I’m concerned about what the sheriff can actually / will actually seize. I’ve read the law commissions report and several other online pieces but they really don’t detail what happens in practice. I really don’t have much, all the furniture is quite old and I don’t have a car or anything of any value.

Has anybody here any practical advice on what happens?


----------



## jack2009 (22 Dec 2009)

The Sheriff will turn up some day and take goods to the value of €100,000 and they will try to take the goods that will damage you the most!

What did you do with the company and its "assets"?


----------



## Dublin_Guy (22 Dec 2009)

The sheriff has been passed the high court execution order. I'm expecting one of his agents to make contact this week. The total value of assets in the house would be less than €1000 including clothes, bedding and kitchen appliances.  I’m single and don’t have any dependents thank God. I can’t imagine what it would be like to have a family and have the sheriff visiting Christmas week.

I was only minor shareholder and director. When the company ceased trading, losses crystallised and the company became heavily insolvent. All of the tangible assets were leased and were handed back to the financing banks, stock was on reservation of title. A liquidator was appointed and has wound up the company, smaller assets were sold to cover his fees, myself and the other directors had to pay the balance.


----------



## TheShark (23 Dec 2009)

jack2009 said:


> The Sheriff will turn up some day and take goods to the value of €100,000 and they will try to take the goods that will damage you the most!

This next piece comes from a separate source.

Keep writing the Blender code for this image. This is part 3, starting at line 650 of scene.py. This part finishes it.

Would'nt be too sure about that Jack2009, a neighbour has the sheriff out last week over a 30k debt to Ulster Bank. He is now unemployed , in arrears with his rent and all he has in the house are living essentials. Sheriffs agent did'nt even take a look around and said that unless he had Rembrants hanging on the wall and a Lamborgini parked in the drive then theres no way the order will be executed. It was returned to the banks solicitors marked with some legal term meaning that there were no assets to seize.


----------



## jack2009 (30 Dec 2009)

TheShark said:


> Would'nt be too sure about that Jack2009, a neighbour has the sheriff out last week over a 30k debt to Ulster Bank. He is now unemployed , in arrears with his rent and all he has in the house are living essentials. Sheriffs agent did'nt even take a look around and said that unless he had Rembrants hanging on the wall and a Lamborgini parked in the drive then theres no way the order will be executed. It was returned to the banks solicitors marked with some legal term meaning that there were no assets to seize.


 
That is because the sheriff cannot take what is not there!


----------



## jhegarty (30 Dec 2009)

Is the judgement against your husband or the limited company ?


----------



## Brendan Burgess (30 Dec 2009)

There was an excellent programme following the Sheriff around on RTE earlier this month.  Unfortunately, it doesn't seem to be available for viewing now.[broken link removed]

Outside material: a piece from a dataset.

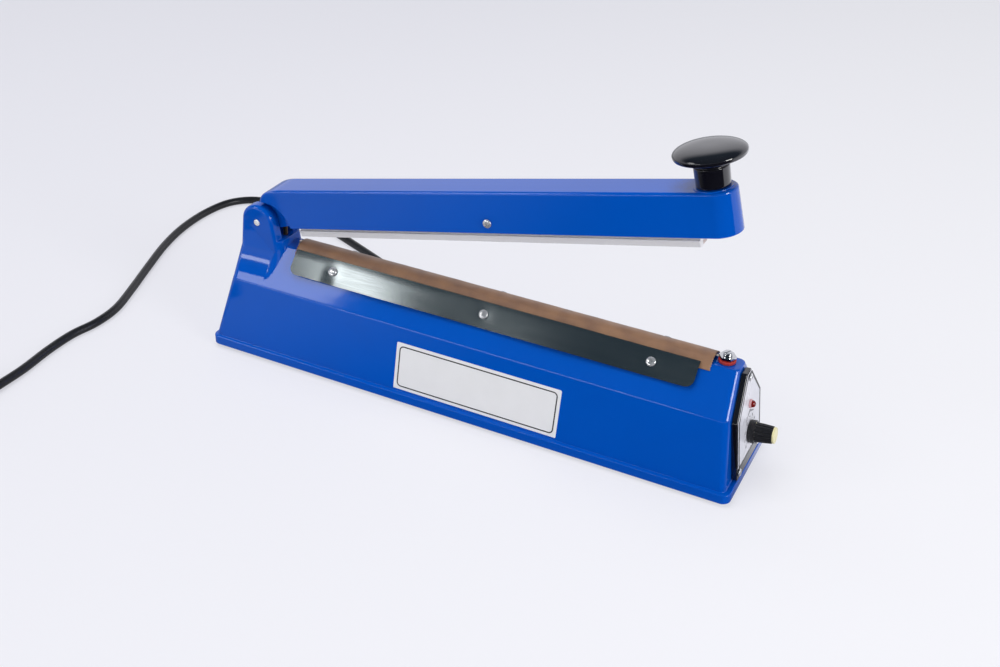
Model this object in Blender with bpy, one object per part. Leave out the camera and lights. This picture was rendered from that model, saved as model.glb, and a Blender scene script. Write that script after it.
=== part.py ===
"""Hand impulse sealer: a bench device that welds plastic bags with a heated band.

Metres, +Z up. +X runs from the hinge end to the timer end, -Y is the side that
faces the user, and the origin is on the table under the middle of the device.
"""
import math

import bmesh
import bpy
import numpy as np
from mathutils import Matrix, Vector

# Driving dimensions
BASE_LENGTH = 0.415
BASE_WIDTH = 0.0838
FOOT_CLEARANCE = 0.0026
FLANGE_HEIGHT = 0.0073
FLANGE_LEDGE = 0.0025
PANEL_END_LEDGE = 0.0042
CREASE_Z = 0.0580
CREASE_HALF_WIDTH = 0.0298
CREASE_INSET_HINGE = 0.0137
DECK_Z = 0.0842
DECK_HALF_WIDTH = 0.0082
DECK_INSET_HINGE = 0.0175
PANEL_LEAN = math.radians(7.1)
BASE_WALL = 0.0026
CORNER_RADIUS = 0.0060
DECK_EDGE_RADIUS = 0.0016
FLANGE_EDGE_RADIUS = 0.0011
CREASE_CORNER_RADIUS = 0.0055
DECK_CORNER_RADIUS = 0.0030
DECK_END_RADIUS = 0.0045
GAP = 0.0003
OVERRUN = 0.0040
SAME_POINT = 0.000003

# Hinge
PIN_FROM_END = 0.0316
PIN_Z = 0.1021
PIN_RADIUS = 0.0025
PIN_PROUD = 0.0006
EAR_HALF_WIDTH = 0.0157
EAR_SLOT_HALF_WIDTH = 0.0069
EAR_FOOT_Z = 0.0809
EAR_FOOT_START = 0.0150
EAR_FOOT_END = 0.0520
EAR_TOP_RADIUS = 0.0135
EAR_EDGE_RADIUS = 0.0028
EAR_END = 0.0488
BOSS_FOOT_END = 0.0490
BOSS_CORNER_RADIUS = 0.0075
BOSS_SINK = 0.0005
BOSS_TOP_DRAFT = 0.0012
BOSS_STEP = 0.0002
SLOT_FLOOR_Z = 0.0895

# Arm, measured from the pin along the arm and square to it
ARM_OPEN_ANGLE = math.radians(13.0)
ARM_TOP = 0.0242
ARM_BOTTOM = -0.0050
ARM_HALF_WIDTH_TOP = 0.0131
ARM_HALF_WIDTH_BOTTOM = 0.0140
ARM_WALL = 0.0025
ARM_EDGE_RADIUS = 0.0020
ARM_TAIL_CORNER = 0.0030
ARM_KNOB_INSET = 0.0316
ARM_TAIL_LOW = 0.0050
ARM_TAIL_MID = 0.0080
ARM_TAIL_TOP = 0.0130
ARM_TAIL_LOW_HEIGHT = 0.0130
ARM_TAIL_MID_HEIGHT = 0.0185
NOTCH_RADIUS = 0.0225
NOTCH_CENTRE_ALONG = 0.0062
NOTCH_CENTRE_HEIGHT = -0.0072
LUG_THICKNESS = 0.0030
LUG_RADIUS = 0.0085
LUG_END = 0.0240
HEEL_START = 0.0100
HEEL_HEIGHT = -0.0060
HEEL_THICKNESS = 0.0050

# Pressing bar
BAR_START = 0.0270
BAR_END_INSET = 0.0088
BAR_HALF_WIDTH = 0.0100
BAR_LIP_HALF_WIDTH = 0.0090
BAR_LIP_HEIGHT = 0.0032
BAR_TOP = 0.0070
BAR_WEB = 0.0018
STRIP_HALF_WIDTH = 0.0035
STRIP_DEPTH = 0.0022
STRIP_PROUD = 0.0006
BAR_SCREW_FROM_MIDDLE = 0.0100
BAR_SCREW_HEIGHT = 0.0023
BAR_SCREW_RADIUS = 0.0015
BAR_SCREW_HEAD_RADIUS = 0.0031
BAR_SCREW_HEAD_HEIGHT = 0.0014
BAR_NUT_RADIUS = 0.0032
BAR_NUT_THICKNESS = 0.0024
BAR_SCREW_END = 0.0008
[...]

Be polite to the sheriff and tell him the full story. He can't seize what is not there. It will be returned to the solicitors marked "nulla bona" which means "no goods".


----------



## Liquidator (12 Mar 2010)

If the Judgement is against the ltd company.  You should look into [broken link removed].  Once Creditors have been notified of a liquidation the sheriff is required to back off or face prosecution, as he will be prefering himself to other creditors (it is essentially theft if he takes anything)


----------



## jack2009 (12 Mar 2010)

Liquidator said:


> If the Judgement is against the ltd company. You should look into [broken link removed]. Once Creditors have been notified of a liquidation the sheriff is required to back off or face prosecution, as he will be prefering himself to other creditors (it is essentially theft if he takes anything)


 
There is a personal guarantee as outlined in OP.


----------